In 1.44pm trading in New York, the Dow Jones Industrial Average slipped 0.05 percent, while the Nasdaq Composite Index declined 0.4 percent. In 1.28pm trading, the Standard & Poor’s 500 Index fell 0.2 percent. 

US Treasuries also dropped, sending the yield on the 10-year note seven basis points higher to 2.46 percent.

Companies across all industries and sectors would pay an average effective tax rate of 9 percent next year under the Republican tax-overhaul bill, Bloomberg reported, citing a Penn Wharton Budget Model study released on Tuesday. By 2027, that average effective rate would double to 18 percent because of some corporate tax breaks that would move off the books, according to the study.

“Obviously there is high confidence that it will get passed, but there is a very narrow margin for error, within the Senate especially. So there’s a little bit of a pause to see what’s going to happen,” Chris Zaccarelli, chief investment officer of Independent Advisor Alliance in Charlotte, North Carolina, told Reuters. 

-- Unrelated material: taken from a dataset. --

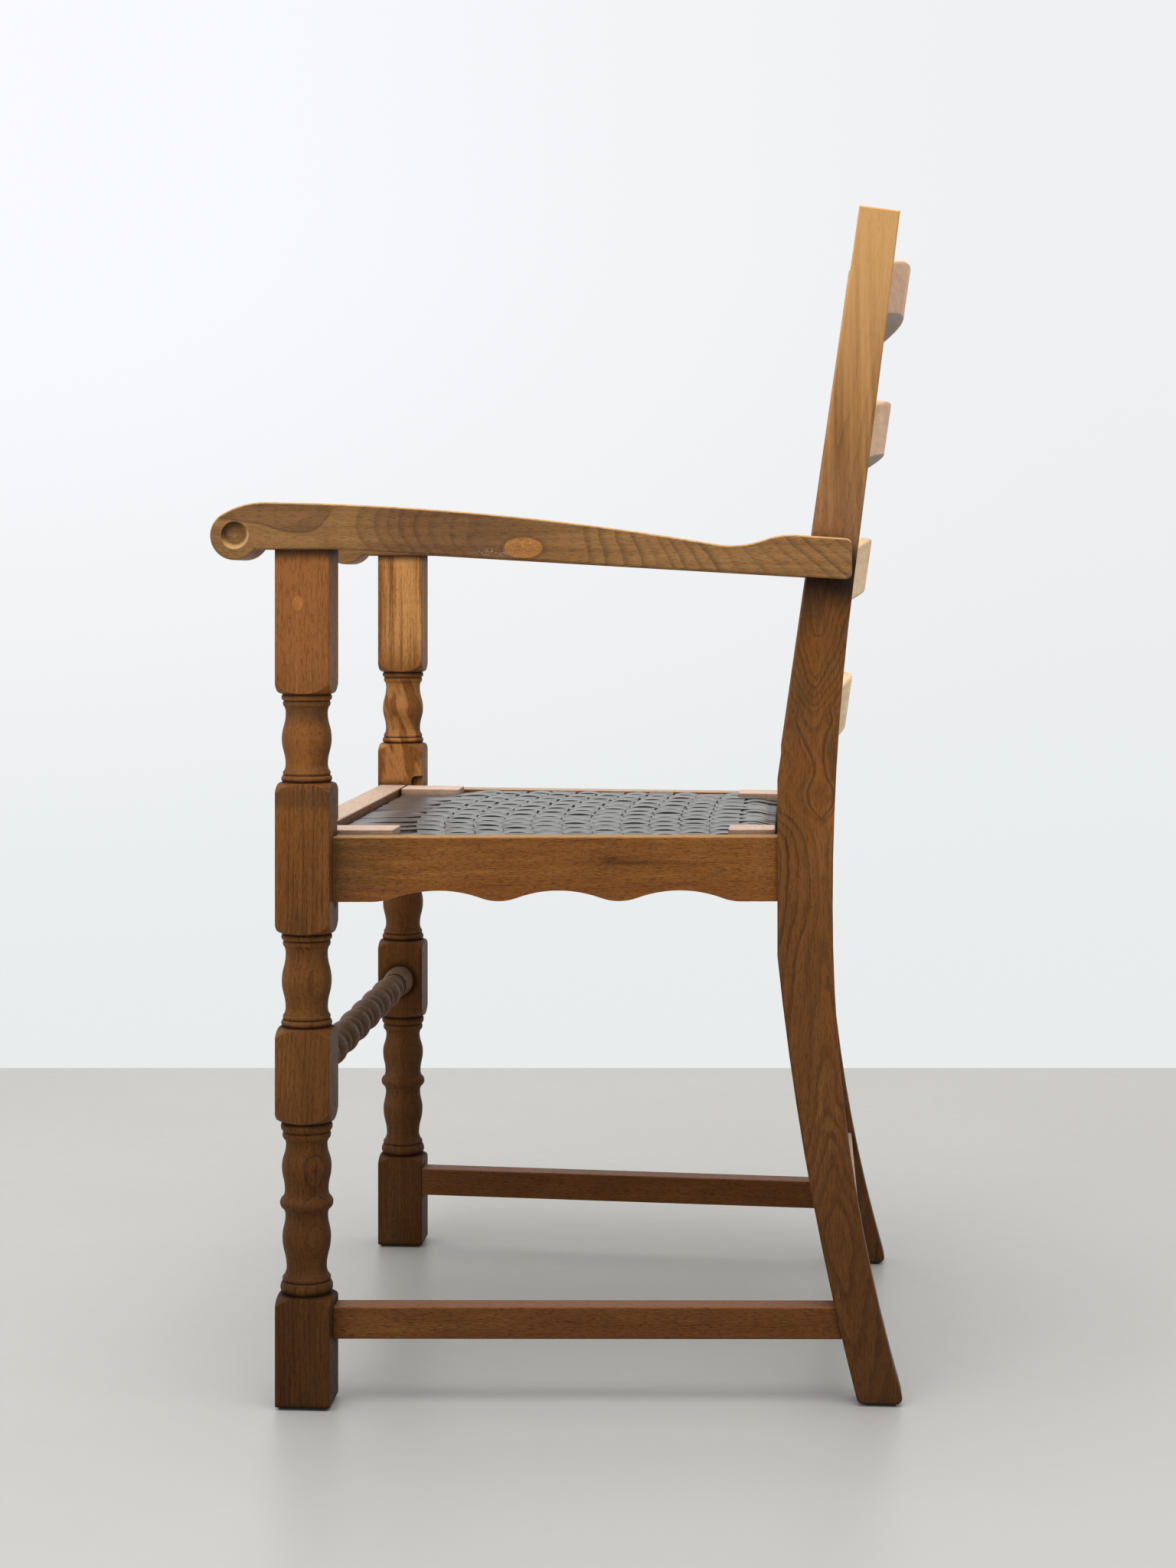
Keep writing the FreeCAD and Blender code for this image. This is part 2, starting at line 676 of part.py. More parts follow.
def build_back_post(label, side):
    body = new_body(label)
    thickness = of("post_thickness")
    board = pad(body, draw(body, "YZ_Plane", "Side", [post_outline()]), thickness)
    foot = soften(body, board, of("post_foot_round"),
                  lambda edge: along(0)(edge) and edge.CenterOfMass.z < kick_start.value / 2)
    soften(body, foot, of("post_arris"), square_to(0))
    slip = of("glue_line") * 2
    centre = thickness / 2

    def from_inside(sketch_name, outline, depth, circles=()):
        """A mortise cut from the face that looks at the other post."""
        start = depth if side == LEFT else thickness + of("overrun")
        length = depth + of("overrun")
        pocket(body, draw(body, "YZ_Plane", sketch_name, outline, circles, offset=start), length)

    def from_front(sketch_name, low, high, depth, enter, slope, width, start_u):
        slot = strip(enter - slope * of("overrun"), start_u - of("overrun"),
                     enter + slope * depth, start_u + depth, width)
        pocket(body, draw(body, "XY_Plane", sketch_name, [slot], offset=high), high - low)

    middle = side_rail_middle()
    half_tall = of("rail_tenon_height") / 2 + of("glue_line")
    from_front("SideMortise", middle - half_tall, middle + half_tall,
               side_rear_tenon_length() + of("end_gap"), centre, rail_slope * side,
               of("rail_tenon_thickness") + slip, size(0))
    low = of("stretcher_bottom") + of("stretcher_shoulder") - of("glue_line")
    high = of("stretcher_bottom") + of("stretcher_height") - of("stretcher_shoulder")
    from_front("StretcherMortise", low, high + of("glue_line"),
               of("stretcher_tenon_length") + of("end_gap") + stretcher_cope(), centre,
               stretcher_slope() * side, stretcher_tenon_thickness() + slip,
               post_front(of("stretcher_bottom") + of("stretcher_height")))
    back_near = of("back_rail_setback") + of("back_rail_thickness")
    back_far = back_near - of("rail_tenon_thickness")
    from_inside("BackMortise", [rectangle(back_far - of("glue_line"), middle - half_tall,
                                          back_near + of("glue_line"), middle + half_tall)],
                of("rail_tenon_length") + of("end_gap"))
    cross_low = back_stretcher_bottom + of("stretcher_shoulder") - of("glue_line")
    cross_high = (back_stretcher_bottom + of("stretcher_height")
                  - of("stretcher_shoulder") + of("glue_line"))
    cross_u = back_stretcher_y() - post_y
    half_thick = stretcher_tenon_thickness() / 2 + of("glue_line")
    from_inside("CrossMortise", [rectangle(cross_u - half_thick, cross_low,
                                           cross_u + half_thick, cross_high)],
                of("stretcher_tenon_length") + of("end_gap"))
    for number in range(SLATS):
        low, high = slat_tenon_span()
        near, far = slat_tenon_depths()
        slot = raked_box(low - of("glue_line"), high + of("glue_line"),
                         near - of("glue_line"), far + of("glue_line"), slat_base(number))
        from_inside("SlatMortise", [slot], of("slat_tenon_length") + of("end_gap"))
    # Blind hole in the outer face for the arm's dowel
    hole = of("arm_dowel_diameter") / 2 + of("glue_line")
    depth = of("arm_dowel_depth") + of("end_gap")
    start = thickness + of("overrun") if side == LEFT else depth
    circle = (arm_dowel_y() - post_y, arm_dowel_height, hole)
    pocket(body, draw(body, "YZ_Plane", "DowelHole", circles=[circle], offset=start),
           depth + of("overrun"))
    place(body, post_inner_x if side == LEFT else -post_outer_x, post_y, 0)
    return body


# Shared joint sizes

def side_rail_middle():
    return (rail_top + of("rail_bottom") + of("arch_rise")) / 2


def side_front_tenon_length():
    """As deep as the leg allows beside the front rail's tenon."""
    taken = of("front_rail_setback") + (of("front_rail_thickness") + of("rail_tenon_thickness")) / 2
    return of("leg_square") - taken - of("front_tenon_web") - of("end_gap")


def side_rear_tenon_length():
    """As deep as the post allows in front of the back rail's tenon."""
    free = of("back_rail_setback") + of("back_rail_thickness") - of("rail_tenon_thickness")
    return free - of("rear_tenon_web") - of("end_gap")


def front_rail_y():
    return front_y + of("front_rail_setback") + of("front_rail_thickness") / 2


def stretcher_tenon_thickness():
    return of("stretcher_thickness") - of("stretcher_shoulder") * 2


def stretcher_slope():
    reach = post_front(of("stretcher_bottom") + of("stretcher_height"))
    return (post_x - stretcher_front_x) / (post_y + reach - leg_back_y)


def stretcher_cope():
    """How much further back the post stands at the stretcher's top edge than at its bottom."""
    low = post_front(of("stretcher_bottom"))
    return low - post_front(of("stretcher_bottom") + of("stretcher_height"))


def back_stretcher_y():
    height = back_stretcher_bottom + of("stretcher_height") / 2
    return post_y + post_front(height) + of("post_foot_depth") / 2


def slat_end_height():
    return of("slat_height") + of("slat_arch_rise") - of("slat_crest_rise")


def slat_tenon_span():
    low = (slat_end_height() - of("slat_tenon_height")) / 2
    return low, low + of("slat_tenon_height")


def slat_tenon_depths():
    """The tenon's two faces, measured back from the post's front edge."""
    middle = of("slat_inset") + of("slat_thickness") / 2
    half = of("slat_tenon_thickness") / 2
    return middle - half, middle + half


def arm_dowel_y():
    """The dowel goes through the middle of the post's upper part."""
    return post_y + post_front(arm_dowel_height) + of("post_upper_depth") / 2


# Seat rails
ARCH_SHARES = ((0.085, 0.0), (0.238, 1.0), (0.372, 0.0), (0.506, 1.0), (0.643, 0.0), (0.78, 1.0),
               (0.918, 0.0))
PENDANT_SHARE = 0.3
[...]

At Monday’s close, 30 percent of the companies in the S&P 500 traded above their average analyst price target, Bloomberg reported, citing data compiled by Strategas Research Partners, meaning that those stocks have already climbed to levels where they’re expected to be 12 months from now.

The Dow moved lower as declines in shares of Apple and those of General Electric, down 0.9 percent and 0.8 percent respectively, outweighed gains in shares of Wal-Mart and those of Home Depot, both recently up 1 percent.

Apple shares fell as broker Instinet downgraded the stock to “neutral,” from “buy,” because of the outlook for iPhone X sales. 

"We induce from muted iPhone X promotions that demand is likely to be in line with Apple's expectations for Q1," Jeffrey Kvaal, a technology analyst at the New York City-based brokerage, said in the note, according to media reports.

Meanwhile, a Commerce Department report showed US housing starts advanced more than expected in November, bolstered by single-family home building which climbed to the highest level in a decade.

In Europe, the Stoxx 600 Index finished the session with a 0.4 percent drop from the previous close. France’s CAC 40 Index fell 0.7 percent, while Germany’s DAX Index also closed 0.7 percent weaker.

The UK’s FTSE 100 Index eked out a 0.1 percent gain.